The Macon Food Story project will host a free panel discussion on ”Improving Food Access and Health: What We All Can Do” 6-8 p.m. Thursday at Rosa Jackson Recreation Center, 211 Maynard St., Macon.

The community conversation is to tell people what food resources are available and inform others who want to help to improve food access and health outcomes.

Here are some food facts that The Telegraph has previously reported about Georgia and Middle Georgia:

A study by County Health Rankings and Roadmaps found that 23 percent of Bibb County residents are food insecure. The national average is 12 percent of households, or 41.2 million Americans.

One in seven Georgians struggles with hunger, according to Feeding America. More than 500,000 of them are children.

In Georgia, 32 percent of 10- to 17-year-olds are overweight or obese. Such high rates often are linked to lack of access to nutritional foods. In a state that ranks ninth in terms of food hardship, according to the Food Research and Action Center, nearly 19 percent of households with children struggle to afford quality food to feed their families.

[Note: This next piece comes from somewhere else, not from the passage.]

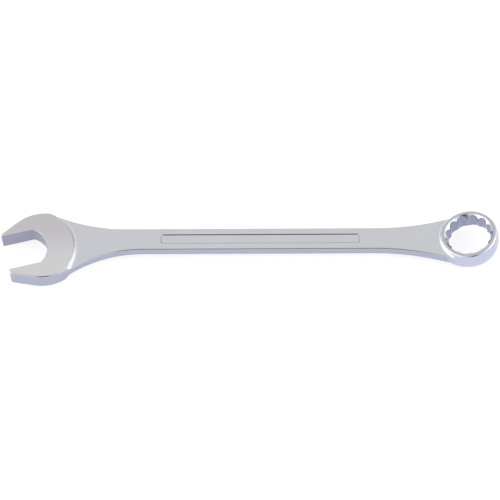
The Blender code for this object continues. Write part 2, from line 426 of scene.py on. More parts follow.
@dataclass
class Plan:
    """The forging's whole outline in plan, cut at the two seams."""

    jaw: Jaw
    head: Head
    shank: Shank
    ring: Ring
    far: Array = field(init=False)
    near: Array = field(init=False)
    far_head: Array = field(init=False)
    far_shank: Array = field(init=False)
    far_ring: Array = field(init=False)
    near_head: Array = field(init=False)
    near_shank: Array = field(init=False)
    near_ring: Array = field(init=False)

    def __post_init__(self) -> None:
        """Work out both edges and cut each at the head's seam and at the ring's."""
        self.far, self.near = self.edge(FAR), self.edge(NEAR)
        self.far_head, rest = cut_at_radius(self.far, self.jaw.centre, self.head.foot)
        self.far_shank, self.far_ring = cut_at_radius(rest, self.ring.centre, self.ring.foot)
        self.near_head, rest = cut_at_radius(self.near, self.jaw.centre, self.head.foot)
        self.near_shank, self.near_ring = cut_at_radius(rest, self.ring.centre, self.ring.foot)

    def neck(self, centre: Array, radius: float, side: int, fillet: float,
             towards: int) -> tuple[Array, Array]:
        """Concave neck that touches the shank's straight edge and a round head.

        Its centre lies a fillet's radius outside the edge, and both radii away from the head.

        Args:
            centre: the head's centre.
            radius: the head's radius.
            side: FAR for the edge at +Y, or NEAR.
            fillet: the neck's radius.
            towards: -1 for the head at -X, 1 for the ring at +X.

        Returns:
            The neck's points from the shank to the head, and its centre.
        """
        out_y = -side
        centre_y = out_y * (self.shank.width / 2 + fillet)
        along = math.sqrt((radius + fillet) ** 2 - (centre_y - centre[1]) ** 2)
        middle = np.array([centre[0] - towards * along, centre_y])
        start = -90.0 * out_y
        aim = math.degrees(math.atan2(*(centre[:2] - middle)[::-1]))
        sweep = (aim - start + 180.0) % 360.0 - 180.0
        return arc(middle, fillet, start, start + sweep, NECK_STEPS), middle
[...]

Enough Bibb County students face food hardship that the school district qualifies for a program that makes all school meals free.

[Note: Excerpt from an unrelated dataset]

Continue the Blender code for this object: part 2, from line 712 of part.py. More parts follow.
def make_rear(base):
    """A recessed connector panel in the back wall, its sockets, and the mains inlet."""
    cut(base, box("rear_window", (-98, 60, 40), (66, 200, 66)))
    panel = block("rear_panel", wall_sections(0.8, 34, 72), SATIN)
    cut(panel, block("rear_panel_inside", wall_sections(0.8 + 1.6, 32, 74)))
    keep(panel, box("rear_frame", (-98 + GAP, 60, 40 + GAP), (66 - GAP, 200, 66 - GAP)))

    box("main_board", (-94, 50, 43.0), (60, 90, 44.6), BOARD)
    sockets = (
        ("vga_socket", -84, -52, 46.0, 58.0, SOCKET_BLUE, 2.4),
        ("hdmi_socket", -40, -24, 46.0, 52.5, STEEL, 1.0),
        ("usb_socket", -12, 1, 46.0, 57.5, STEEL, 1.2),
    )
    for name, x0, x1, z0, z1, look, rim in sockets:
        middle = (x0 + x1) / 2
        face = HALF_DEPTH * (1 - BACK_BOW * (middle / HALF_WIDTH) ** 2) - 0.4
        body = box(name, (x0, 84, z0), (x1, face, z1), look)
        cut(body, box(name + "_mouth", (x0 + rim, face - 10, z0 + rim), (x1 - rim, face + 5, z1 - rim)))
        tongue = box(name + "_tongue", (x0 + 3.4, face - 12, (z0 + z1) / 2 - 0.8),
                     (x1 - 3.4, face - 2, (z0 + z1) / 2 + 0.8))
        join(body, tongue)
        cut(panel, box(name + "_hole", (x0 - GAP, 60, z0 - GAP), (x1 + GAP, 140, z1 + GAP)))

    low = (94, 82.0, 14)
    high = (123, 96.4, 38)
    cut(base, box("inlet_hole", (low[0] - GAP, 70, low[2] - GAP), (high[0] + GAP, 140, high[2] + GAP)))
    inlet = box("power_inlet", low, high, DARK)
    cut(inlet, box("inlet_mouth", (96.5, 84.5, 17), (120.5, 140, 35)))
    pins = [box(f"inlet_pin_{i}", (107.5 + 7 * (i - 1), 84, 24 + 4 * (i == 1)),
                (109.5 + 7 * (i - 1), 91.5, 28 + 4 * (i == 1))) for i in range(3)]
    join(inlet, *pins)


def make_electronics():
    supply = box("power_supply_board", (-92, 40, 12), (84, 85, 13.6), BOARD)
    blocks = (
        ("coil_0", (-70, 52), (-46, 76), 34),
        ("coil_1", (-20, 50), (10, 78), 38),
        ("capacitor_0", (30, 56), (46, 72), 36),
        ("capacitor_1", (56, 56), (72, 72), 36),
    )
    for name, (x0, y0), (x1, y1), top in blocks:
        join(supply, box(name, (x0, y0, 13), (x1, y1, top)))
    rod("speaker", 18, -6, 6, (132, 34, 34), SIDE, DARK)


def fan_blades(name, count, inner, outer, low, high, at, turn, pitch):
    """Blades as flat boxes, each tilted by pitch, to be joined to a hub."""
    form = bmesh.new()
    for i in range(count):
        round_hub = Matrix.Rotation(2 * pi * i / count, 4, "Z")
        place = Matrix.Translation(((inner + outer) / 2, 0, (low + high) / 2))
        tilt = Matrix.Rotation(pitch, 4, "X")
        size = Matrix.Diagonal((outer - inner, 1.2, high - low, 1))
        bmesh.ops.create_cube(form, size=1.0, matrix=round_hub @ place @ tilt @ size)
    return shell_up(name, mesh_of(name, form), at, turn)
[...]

One area, along Pio Nono Avenue, is considered a food desert, devoid of fresh and nutritious foods within a one-mile radius. Instead, residents are limited to convenience stores and discount shops, where options are minimal and prices often steep. Macon’s food deserts have grown in the past year.

At Thursday’s community discussion, light refreshment will be provided and the discussion will start at 6:30 p.m.

The event is sponsored by the Macon Food Story, a joint project among the Center for Collaborative Journalism, The Telegraph, GPB Macon and 13WMAZ.